Dr. Minoru Hasegawa, of Kanazawa University Graduate School of Medical Science, Ishikawa, Japan, and colleagues assessed the efficacy of self-administered stretching of each finger in 32 patients with diffuse cutaneous systemic sclerosis and 13 with limited cutaneous systemic sclerosis.
The patients received instruction on finger stretching exercises and were asked to perform them daily. Each finger was maintained in a stretched position using the opposite hand for 10 seconds; this was repeated 3 to 10 times.
After 1 month of finger stretching, the total passive range of motion was significantly improved and was maintained or further improved at 1 year.

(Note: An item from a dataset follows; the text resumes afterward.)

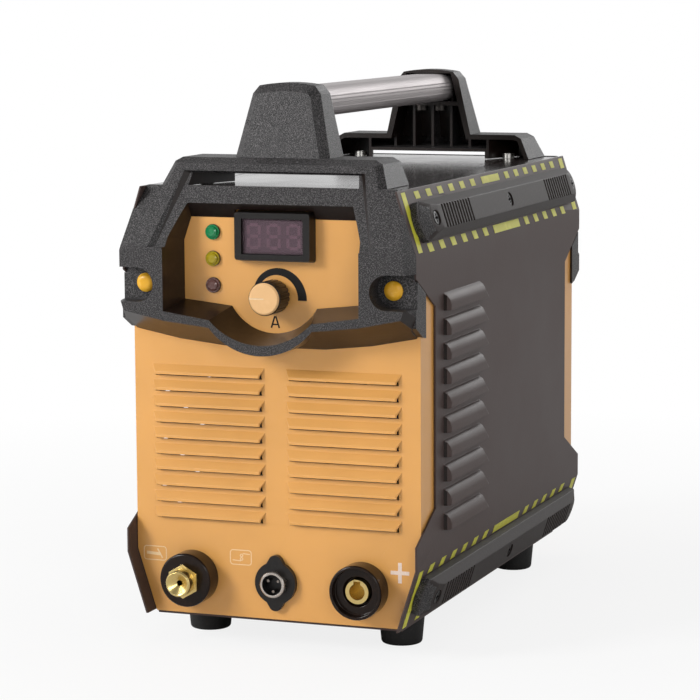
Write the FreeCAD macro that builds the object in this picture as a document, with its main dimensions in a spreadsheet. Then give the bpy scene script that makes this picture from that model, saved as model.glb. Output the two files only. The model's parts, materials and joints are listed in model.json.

Patients with diffuse cutaneous systemic sclerosis had less range of motion than those with limited cutaneous systemic sclerosis. However, there was a significant increase in range of motion regardless of disease duration or severity of skin sclerosis.
Although the overall mean scores on the Health Assessment Questionnaire were not significantly changed after 1 year of the stretching program, “when individual component scores were investigated, two components of hand function (eating and gripping) were significantly improved.”